Rahim Ağzı Kanseri Tedavisinden Sonra Çocuk Sahibi Olabilir Miyim?

Hastalığınızın evresine göre seçilecek tedavi yöntemi değişecektir. Erken evre hastalıkta operasyona uygunsa konizasyon veya radikal tranchelektomi operasyonlarında doğurganlık etkilenmezken, Rahim ve overin tamamen alındığı diğer operasyon yöntemlerinde ve dıştan ışın tedavisinde doğurganlık ihtimali kaybolur.

Artık gelişen teknoloji ile birlikte ameliyat öncesi embiryo dondurma ve oosit (yumurta) saklanma yöntemleri de rahmin korunduğu durumlarda tedaviler bittikten sonra tekrar çocuk olabilme şansını getirebilir. Eğer bu durum sizin için çok önemliyse doktorunuzla hastalığınızın evresi size uygun tedavi yöntemlerini birlikte değerlendirerek karar vermeniz uygun olacaktır.

Rahim Ağzı Kanseri Ameliyatından Sonra Nelere Dikkat Etmeliyim?

  • Ameliyat sonrası ilk 4-6 hafta cinsel ilişkiden ve yüzmekten kaçınılmalıdır.
  • Ameliyat sonrası vajinal kanamanın olması beklenilen bir durumdur. Fakat kanama çok yoğunsa ( saatte bir petten fazla kanama oluyorsa) veya bir haftadan uzun sürüyorsa mutlaka doktorunuza başvurmalısınız.

Rahim Ağzı Kanseri Radyoterapisine Bağlı Hangi Yan Etkiler Gelişebilir?

Tedavi alırken yorgunluk hissi, sık idrara çıkma, sık gaita yapma ihtiyacı, karında rahatsızlık hissi görülebilir.Genellikle radyoterapi bittikten sonra bu şikayetler geriler.

Tedavi sonrası nadiren vajinadan idrar veya gaita sızıntısı, gaita yaparken ağrı veya kan gelmesi, vajinada darlık veya yara oluşumu ve buna bağlı cinsel ilişki esnasında ağrı meydana gelmesi, pelvik kemiklerde (Leğen kemiği) zayıflama ve menopoz gelişebilir.

Rahim Ağzı Kanseri Tedavisi Sonrası Cinsel Yaşantım Bozulacak mı, Neler Yapmalıyım?

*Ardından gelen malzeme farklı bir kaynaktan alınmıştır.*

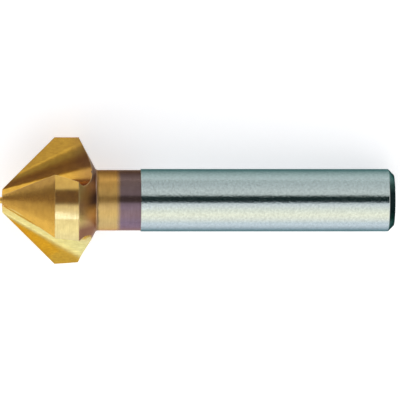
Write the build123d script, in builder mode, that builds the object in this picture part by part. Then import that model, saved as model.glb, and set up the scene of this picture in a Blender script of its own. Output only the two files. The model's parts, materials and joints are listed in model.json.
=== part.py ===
"""A three-flute 90 degree countersink bit with a plain straight shank, lying on its side.

The bit is ground from one bar of high speed steel. It is drawn standing on its shank and is
laid down at the end, on the front corner of one land, the heel of the next land and the rim
of its shank. Angles across the bit are counted from a cutting edge, towards the flute in
front of it.
"""

from build123d import *
from math import acos, atan2, cos, degrees, hypot, radians, sin, sqrt, tan
import os

# Driving dimensions, in millimetres and degrees
overall_length = 63.0
shank_diameter = 10.0
shank_chamfer = 0.9
chamfer_round = 0.3
neck_diameter = 9.68
neck_length = 7.1
neck_fillet = 0.5
head_diameter = 20.5
land_length = 3.75  # the cylindrical part of the head
point_angle = 90.0
back_angle = 124.0
nose_diameter = 3.9
nose_angle = 172.0  # the end of the cone is ground almost flat
pip_diameter = 1.05  # the pip left standing in the middle of it
pip_length = 0.46
pip_angle = 140.0

flute_count = 3
rake_angle = 17.5  # how far the cutting face leans in under its edge
nose_core = 0.7  # radius of steel inside the flutes just above the nose
neck_core = 6.5  # the same where the head meets the neck
nose_hollow = 2.1  # radius of a flute's hollow above the nose
neck_hollow = 7.7
nose_foot = 1.4  # radius that joins the cutting face to the hollow, above the nose
neck_foot = 3.4
nose_turn = 39.5  # direction in which the hollow lies above the nose
neck_turn = 22.5
hollow_end = 153.0  # direction, from its own middle, in which the hollow ends at its crest
heel_facet = 64.0  # direction of the flat from the crest out to the heel of the land

land_relief = 0.2  # how far a land falls away from its cutting edge to its heel
land_width = 59.0
relief_lead = 25.0  # overrun of the relief into the flutes on either side
overrun = 0.3  # how far a cut passes the ends of what it cuts

# Sizes that follow from them
shank_radius = shank_diameter / 2
neck_radius = neck_diameter / 2
head_radius = head_diameter / 2
nose_radius = nose_diameter / 2
pip_radius = pip_diameter / 2
point_slope = tan(radians(point_angle / 2))
back_slope = tan(radians(back_angle / 2))

pip_base = overall_length - pip_length
pip_shoulder = overall_length - pip_radius / tan(radians(pip_angle / 2))
nose_base = pip_base - (nose_radius - pip_radius) / tan(radians(nose_angle / 2))
land_top = nose_base - (head_radius - nose_radius) / point_slope
land_bottom = land_top - land_length
neck_top = land_bottom - (head_radius - neck_radius) / back_slope
neck_bottom = neck_top - neck_length


def direction(angle):
    """The unit vector at an angle in the plane across the bit."""
    return Vector(cos(radians(angle)), sin(radians(angle)))


def flute_section(height, core, hollow, turn):
    """Corners of a flute: end and foot of its face, middle and crest of its hollow, end of its facet."""
    edge = nose_radius + (nose_base - height) * point_slope
    face = direction(rake_angle)
    clear = direction(rake_angle + 90)
    face_offset = -edge * sin(radians(rake_angle))
    centre = direction(turn) * (core + hollow)
    foot_depth = centre.dot(face) - sqrt(hollow**2 - (centre.dot(clear) - face_offset) ** 2)
    foot = face * foot_depth + clear * face_offset
    crest = centre + direction(hollow_end) * hollow
    middle = centre - direction(turn) * hollow
    return foot + face * head_diameter, foot, middle, crest, crest + direction(heel_facet) * head_diameter


# The turned blank: shank, neck, head and nose
with BuildPart() as blank:
    with BuildSketch(Plane.XZ) as section:
        with BuildLine():
            Polyline(
                (0, 0),
                (shank_radius - shank_chamfer, 0),
                (shank_radius, shank_chamfer),
                (shank_radius, neck_bottom),
                (neck_radius, neck_bottom),
                (neck_radius, neck_top),
                (head_radius, land_bottom),
                (head_radius, land_top),
                (nose_radius, nose_base),
                (pip_radius, pip_base),
                (pip_radius, pip_shoulder),
                (0, overall_length),
                close=True,
            )
        make_face()
        fillet(section.vertices().sort_by_distance((neck_radius, neck_top))[0], neck_fillet)
        fillet(section.vertices().sort_by_distance((shank_radius, shank_chamfer))[0], chamfer_round)
    revolve(axis=Axis.Z)

# What grinding takes off the back of one land, turned about an axis beside that of the bit
relief_turn = 90 - land_width / 2
relief_shift = land_relief / (cos(radians(relief_turn)) - cos(radians(relief_turn + land_width)))
relief_axis = direction(relief_turn) * relief_shift
relief_radius = (Vector(head_radius, 0) - relief_axis).length
relief_point = land_top + relief_radius / point_slope
relief_start = direction(-land_width - relief_lead)

with BuildPart() as relief:
    with BuildSketch(Plane(relief_axis, x_dir=relief_start, z_dir=relief_start.cross(Vector(0, 0, 1)))):
        with BuildLine():
            Polyline(
                (relief_radius, land_bottom - overrun),
                (relief_radius, land_top),
                (0, relief_point),
                (head_diameter, relief_point),
                (head_diameter, land_bottom - overrun),
                close=True,
            )
        make_face()
    revolve(axis=Axis(relief_axis, (0, 0, 1)), revolution_arc=land_width + 2 * relief_lead)

# What the grinding wheel takes out of one flute, which widens and shallows towards the shank
with BuildPart() as flute:
    for height, core, hollow, turn, foot_round in (
        (overall_length + overrun, nose_core, nose_hollow, nose_turn, nose_foot),
        (neck_top - overrun, neck_core, neck_hollow, neck_turn, neck_foot),
    ):
        face_end, foot, middle, crest, facet_end = flute_section(height, core, hollow, turn)
        with BuildSketch(Plane.XY.offset(height)) as wheel:
            with BuildLine():
                Line(face_end, foot)
                ThreePointArc(foot, middle, crest)
                Polyline(crest, facet_end, face_end)
            make_face()
            fillet(wheel.vertices().sort_by_distance(foot)[0], foot_round)
    loft(ruled=True)

with BuildPart() as bit:
    add(blank.part)
    with PolarLocations(0, flute_count):
        add(relief.part, mode=Mode.SUBTRACT)
        add(flute.part, mode=Mode.SUBTRACT)


def lie_on(first, second):
    """The rise of the tip and the turn of the bit that put two corners and the shank's rim on the floor."""
    first_reach = first.Z - shank_chamfer
    second_reach = second.Z - shank_chamfer
    level = Vector(first.X, first.Y) / first_reach - Vector(second.X, second.Y) / second_reach
    rise = shank_radius * (1 / second_reach - 1 / first_reach)
    up_turn = degrees(atan2(level.Y, level.X) - acos(rise / level.length))
    return -(Vector(first.X, first.Y).dot(direction(up_turn)) + shank_radius) / first_reach, up_turn


# The bit lies on one corner from each side of a flute: the pair that holds the head highest
half_flute = 180 / flute_count - land_width / 2
rim_radius = (neck_radius + head_radius) / 2
corners = bit.vertices().filter_by(lambda v: v.Z > neck_top and hypot(v.X, v.Y) > rim_radius)
edge_corners = corners.filter_by(lambda v: abs(degrees(atan2(v.Y, v.X))) < half_flute)
heel_corners = corners.filter_by(lambda v: half_flute < degrees(atan2(v.Y, v.X)) < 3 * half_flute)
tip_up, up_turn = max(lie_on(edge, heel) for edge in edge_corners for heel in heel_corners)
up = (direction(up_turn) + Vector(0, 0, tip_up)).normalized()
floor = Plane((0, 0, 0), x_dir=up.cross(Vector(0, 0, 1)).cross(up) * -1, z_dir=up)

resting = floor.to_local_coords(bit.part)
box = resting.bounding_box()

with BuildPart() as countersink_bit:
    with Locations((-box.center().X, -box.center().Y, -box.min.Z)):
        add(resting)

os.makedirs("parts", exist_ok=True)
countersink_bit.part.label = "countersink_bit"
export_step(countersink_bit.part, "parts/countersink_bit.step")
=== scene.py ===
import json
from math import atan2, cos, pi, radians, sin

import bpy
from mathutils import Matrix, Vector


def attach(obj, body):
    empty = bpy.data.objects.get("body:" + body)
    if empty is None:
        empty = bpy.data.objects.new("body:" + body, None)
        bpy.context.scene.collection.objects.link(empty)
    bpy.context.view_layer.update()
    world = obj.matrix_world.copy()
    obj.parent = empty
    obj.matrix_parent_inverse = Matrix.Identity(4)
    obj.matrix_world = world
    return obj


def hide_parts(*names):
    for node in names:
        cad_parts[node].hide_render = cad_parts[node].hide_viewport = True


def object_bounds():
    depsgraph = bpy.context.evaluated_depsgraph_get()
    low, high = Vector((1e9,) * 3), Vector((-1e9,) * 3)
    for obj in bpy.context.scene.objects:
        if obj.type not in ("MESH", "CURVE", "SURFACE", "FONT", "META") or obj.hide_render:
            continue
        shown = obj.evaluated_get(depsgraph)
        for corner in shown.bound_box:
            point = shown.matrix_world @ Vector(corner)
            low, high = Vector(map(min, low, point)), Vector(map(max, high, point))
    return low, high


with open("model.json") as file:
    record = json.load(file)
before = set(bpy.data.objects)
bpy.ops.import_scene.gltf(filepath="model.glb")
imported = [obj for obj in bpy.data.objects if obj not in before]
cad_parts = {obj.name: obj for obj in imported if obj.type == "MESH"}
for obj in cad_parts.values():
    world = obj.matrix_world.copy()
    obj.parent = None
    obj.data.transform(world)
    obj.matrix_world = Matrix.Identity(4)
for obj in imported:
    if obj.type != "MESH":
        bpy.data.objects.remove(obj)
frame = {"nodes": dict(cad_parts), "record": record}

cadLow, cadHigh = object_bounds()  # the solid model's box, before anything is replaced

# the tool's own line, taken from the shank's mount
millimetres = 1000  # in a metre
shank = frame["record"]["mounts"][0]
toolAxis = Vector(shank["axis"]).normalized()  # from the point to the shank's end
shankMiddle = Vector(shank["pos_m"])
shankLength = shank["dims"]["length_mm"] / millimetres
tipToMiddle = (shankMiddle.x - cadLow.x) / toolAxis.x
toolTip = shankMiddle - toolAxis * tipToMiddle
shankFront = tipToMiddle - shankLength / 2  # where the bare shank starts, from the tip


def deselectAll():
    if bpy.context.mode != "OBJECT":
        bpy.ops.object.mode_set(mode="OBJECT")
    bpy.ops.object.select_all(action="DESELECT")


def selectOnly(piece):
    deselectAll()
    piece.select_set(True)
    bpy.context.view_layer.objects.active = piece


# the camera looks down on the tool, with the tip to the left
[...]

Servikal kanser tedavisine bağlı vajinal kanalda kısalma, daralma, vajinal kuruluk görülebilir. Adet gören kadınlarda radyoterapi ve kemoterapiye bağlı menopoz gelişebilir. Sonuçta bu fiziksel değişiklikler sizde cinsel ilişkide güçlük, cinsel isteksizlik ve orgazmda güçlük yaratabilir.

Vajinal nemlendirici, kayganlaştırıcıların kullanılması bu şikayetleri hafifletebilir.

Radyoterapi planlandıysa radyoterapi sırasında ve sonrasında haftada birden fazla vajinal genişletici aletlerin kullanımı vajinadaki kısalma ve darlığı engelleyecektir.

Rahim Ağzı Kanseri Tedavileri Bittikten Sonra Nasıl Takip Edileceğim?

İlk iki yıl her 3-4 ayda bir doktor muayenesi yapılmalıdır. 3-5 yıl arası 6 ayda bir 5 yıldan sonraysa yılda bir kez muayene yeterlidir.

Yıllık olarak doğum yolundan örnek alınmalıdır (pap smear testi)

Şikayet ve muayene bulgularınıza göre kan tahlilleri, ultrason veya diğer görüntüleme yöntemleri doktorunuz tarafından planlanacaktır.